SET EXERCISE:
Using the records provided below, locate and copy each line that contains the word "joints".

DATA FOR THE TASK:
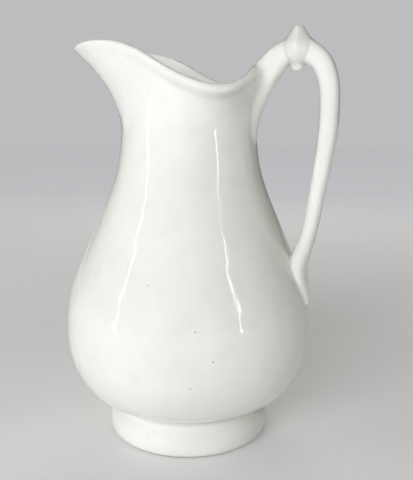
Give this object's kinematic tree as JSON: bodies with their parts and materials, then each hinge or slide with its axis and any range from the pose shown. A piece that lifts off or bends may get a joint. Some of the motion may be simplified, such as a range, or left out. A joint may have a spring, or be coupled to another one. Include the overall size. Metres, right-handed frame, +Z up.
{
  "type": "water jug",
  "caption": "Large white glazed water jug with a round belly, narrow neck, swept spout, rolled lip, ring foot and a loop handle with a bud on its arch.",
  "frame": {"origin": "centre of the foot's resting ring, on the jug's axis, on the table plane", "axes": "+Z up along the jug's axis, +X towards the handle, -X towards the spout; the jug is symmetric about the XZ plane"},
  "size_m": [0.2046, 0.1874, 0.305],
  "materials": {
    "white_glaze": "glossy clear glaze over an off-white earthenware body"
  },
  "bodies": {
    "root": {"foot_ring": "white_glaze", "floor": "white_glaze", "belly": "white_glaze", "neck_and_spout": "white_glaze", "rolled_lip": "white_glaze", "bud": "white_glaze", "bud_bead": "white_glaze", "handle_leaf": "white_glaze", "handle_strap": "white_glaze", "handle_branch": "white_glaze", "neck_rib": "white_glaze"}
  },
  "joints": []
}
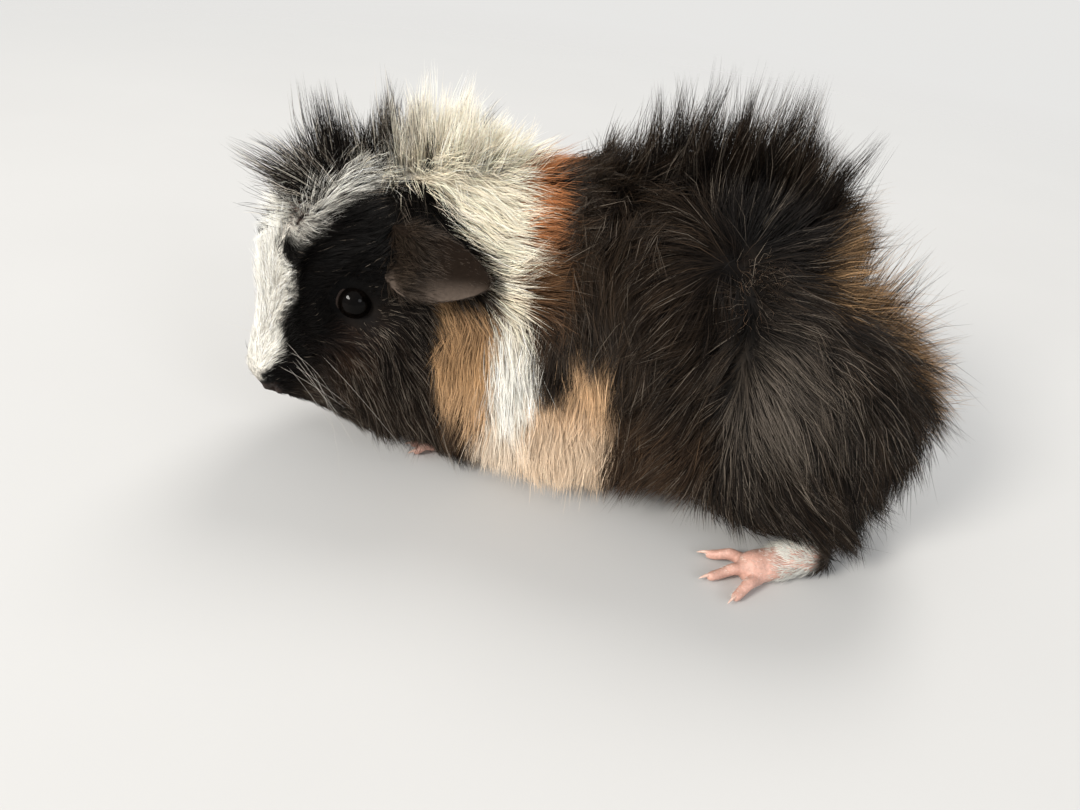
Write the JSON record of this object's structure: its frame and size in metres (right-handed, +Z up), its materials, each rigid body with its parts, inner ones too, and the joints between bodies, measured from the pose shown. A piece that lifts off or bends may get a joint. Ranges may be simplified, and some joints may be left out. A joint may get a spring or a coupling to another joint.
{
  "type": "guinea pig",
  "caption": "Still life-size young rosetted guinea pig on all four feet, head turned and lowered, tricolour coat with standing crests.",
  "frame": {"origin": "centre of the bounding box on the floor that the soles rest on", "axes": "+Z up; the animal faces -X along its trunk, its left side is -Y and its head is turned to its left"},
  "size_m": [0.193, 0.1134, 0.1172],
  "materials": {
    "coat_black": "matt black-brown hair",
    "coat_white": "matt cream-white hair",
    "ear_skin": "thin dark skin, nearly bare",
    "foot_skin": "pink skin with short pale hair",
    "claw": "pale translucent horn",
    "eye": "wet black"
  },
  "bodies": {
    "root": {"claw_fore_left_1": "claw", "claw_fore_left_2": "claw", "claw_fore_left_3": "claw", "claw_fore_left_4": "claw", "claw_fore_right_1": "claw", "claw_fore_right_2": "claw", "claw_fore_right_3": "claw", "claw_fore_right_4": "claw", "claw_hind_left_1": "claw", "claw_hind_left_2": "claw", "claw_hind_left_3": "claw", "claw_hind_right_1": "claw", "claw_hind_right_2": "claw", "claw_hind_right_3": "claw", "crest_forehead": "coat_black", "crest_nape": "coat_white", "crest_rump": "coat_black", "ear_left": "ear_skin", "ear_right": "ear_skin", "eye_left": "eye", "eye_right": "eye", "forefoot_left": "foot_skin", "forefoot_right": "foot_skin", "foreleg_left": "coat_white", "foreleg_right": "coat_white", "head": "coat_black", "hindfoot_left": "foot_skin", "hindfoot_right": "foot_skin", "hindleg_left": "coat_black", "hindleg_right": "coat_black", "neck": "coat_white", "trunk": "coat_black"}
  },
  "joints": []
}
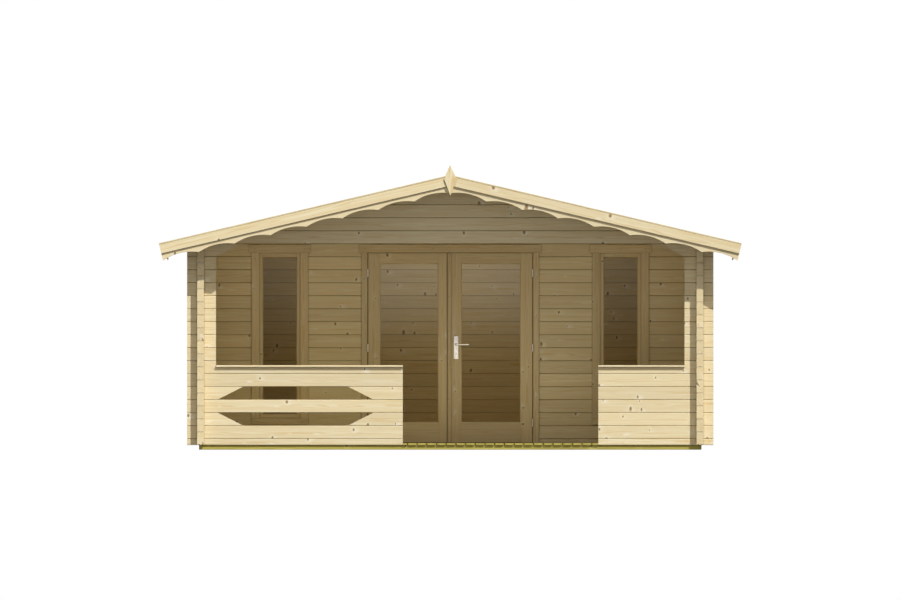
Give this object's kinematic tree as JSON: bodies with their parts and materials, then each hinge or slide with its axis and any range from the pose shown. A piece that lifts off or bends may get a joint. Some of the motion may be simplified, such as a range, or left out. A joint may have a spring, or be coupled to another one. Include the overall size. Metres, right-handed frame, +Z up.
{
  "type": "log cabin",
  "caption": "Log cabin with a low felted gable roof, scalloped boards under the front verge, a covered veranda with log railings and a glazed double door.",
  "frame": {"origin": "on the ground under the middle of the cabin's outline box", "axes": "+X to the right as seen from the veranda side, +Y from the veranda to the rear wall, +Z up"},
  "size_m": [6.054, 6.241, 2.957],
  "materials": {
    "log_pine": "planed, untreated pine",
    "planed_pine": "planed, untreated pine boards",
    "treated_pine": "pressure-treated pine, greenish",
    "deck_pine": "pressure-treated pine boards",
    "roofing_felt": "mineral-surfaced bitumen felt",
    "pane_glass": "clear float glass",
    "zinc_steel": "zinc-plated",
    "satin_steel": "satin"
  },
  "bodies": {
    "cabin": {"cross_bearers": "treated_pine", "side_bearers": "treated_pine", "floor_joists": "treated_pine", "veranda_deck": "deck_pine", "room_floor": "planed_pine", "left_side_wall": "log_pine", "right_side_wall": "log_pine", "wall_plates": "log_pine", "ridge_purlin": "log_pine", "side_purlins": "log_pine", "railing_logs": "log_pine", "left_railing_blocks": "log_pine", "front_piers": "log_pine", "front_corbels": "log_pine", "front_gable": "log_pine", "railing_caps": "planed_pine", "door_wall_ends": "log_pine", "door_wall_below_windows": "log_pine", "door_wall_piers": "log_pine", "door_wall_gable": "log_pine", "rear_wall": "log_pine", "left_roof_boards": "planed_pine", "right_roof_boards": "planed_pine", "left_roof_felt": "roofing_felt", "right_roof_felt": "roofing_felt", "fascia_boards": "planed_pine", "cap_laths": "planed_pine", "scalloped_boards": "planed_pine", "eave_boards": "planed_pine", "finial": "planed_pine", "door_jambs": "planed_pine", "door_head_and_threshold": "planed_pine", "side_trims": "planed_pine", "head_and_sill_trims": "planed_pine", "window_stiles": "planed_pine", "window_rails": "planed_pine", "window_glass": "pane_glass", "frame_hinges": "zinc_steel"},
    "left_door": {"left_door_stiles": "planed_pine", "left_door_rails": "planed_pine", "left_door_glass": "pane_glass", "left_door_hinges": "zinc_steel"},
    "right_door": {"right_door_stiles": "planed_pine", "right_door_rails": "planed_pine", "right_door_glass": "pane_glass", "right_door_hinges": "zinc_steel", "cover_strip": "planed_pine", "handle_plates": "satin_steel"},
    "lever": {"lever_handle": "satin_steel"}
  },
  "joints": [
    {"name": "left_door_hinge", "type": "hinge", "parent": "cabin", "child": "left_door", "pos_m": [-0.8555, -0.8655, 1], "axis": [0, 0, -1], "range_deg": [0, 165]},
    {"name": "right_door_hinge", "type": "hinge", "parent": "cabin", "child": "right_door", "pos_m": [0.8555, -0.8655, 1], "axis": [0, 0, 1], "range_deg": [0, 165]},
    {"name": "lever_turn", "type": "hinge", "parent": "right_door", "child": "lever", "pos_m": [0.0605, -0.8355, 1.092], "axis": [0, 1, 0], "range_deg": [0, 40], "stiffness_Nm_per_rad": 2, "springref_deg": -34.38}
  ]
}
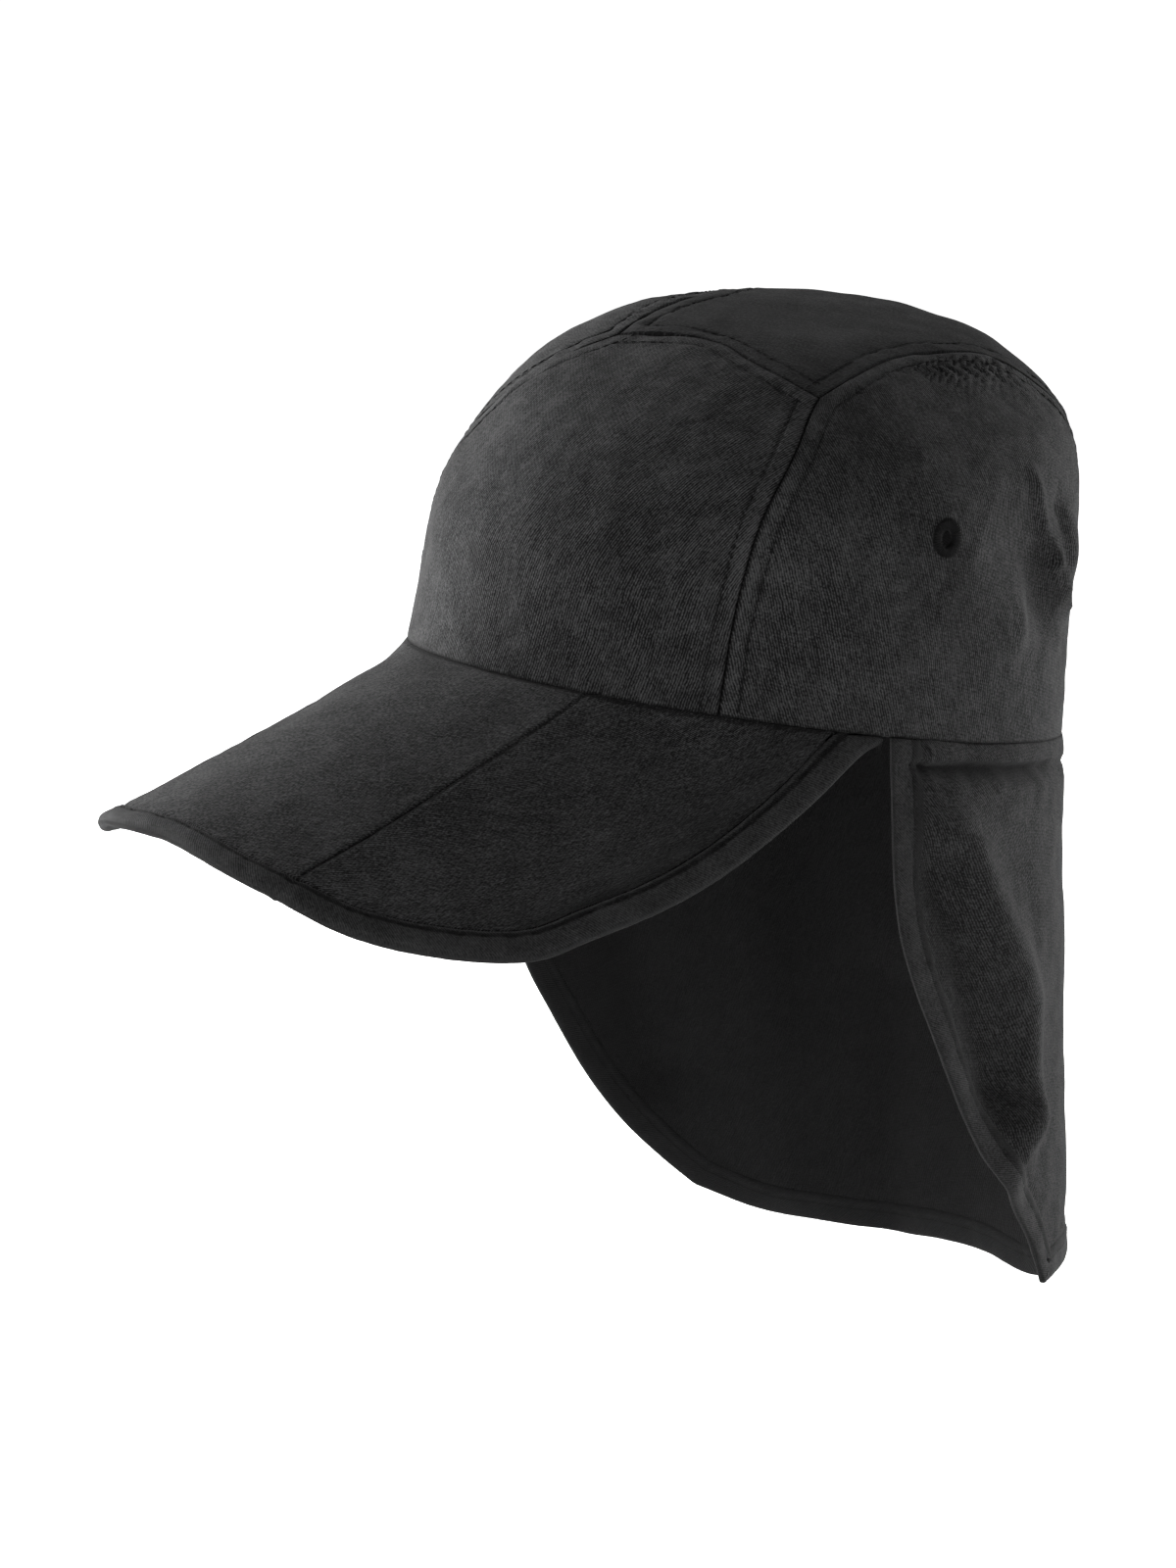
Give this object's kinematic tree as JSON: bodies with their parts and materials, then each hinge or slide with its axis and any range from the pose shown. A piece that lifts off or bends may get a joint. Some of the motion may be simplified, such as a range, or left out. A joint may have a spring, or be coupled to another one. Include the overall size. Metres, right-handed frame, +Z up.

SOLVED PROBLEM:
  "joints": []
Write the JSON record of this object's structure: its frame and size in metres (right-handed, +Z up), its materials, each rigid body with its parts, inner ones too, and the joints between bodies, measured from the pose shown. A piece that lifts off or bends may get a joint. Ranges may be simplified, and some joints may be left out. A joint may get a spring or a coupling to another joint.
  "joints": []
  "joints": [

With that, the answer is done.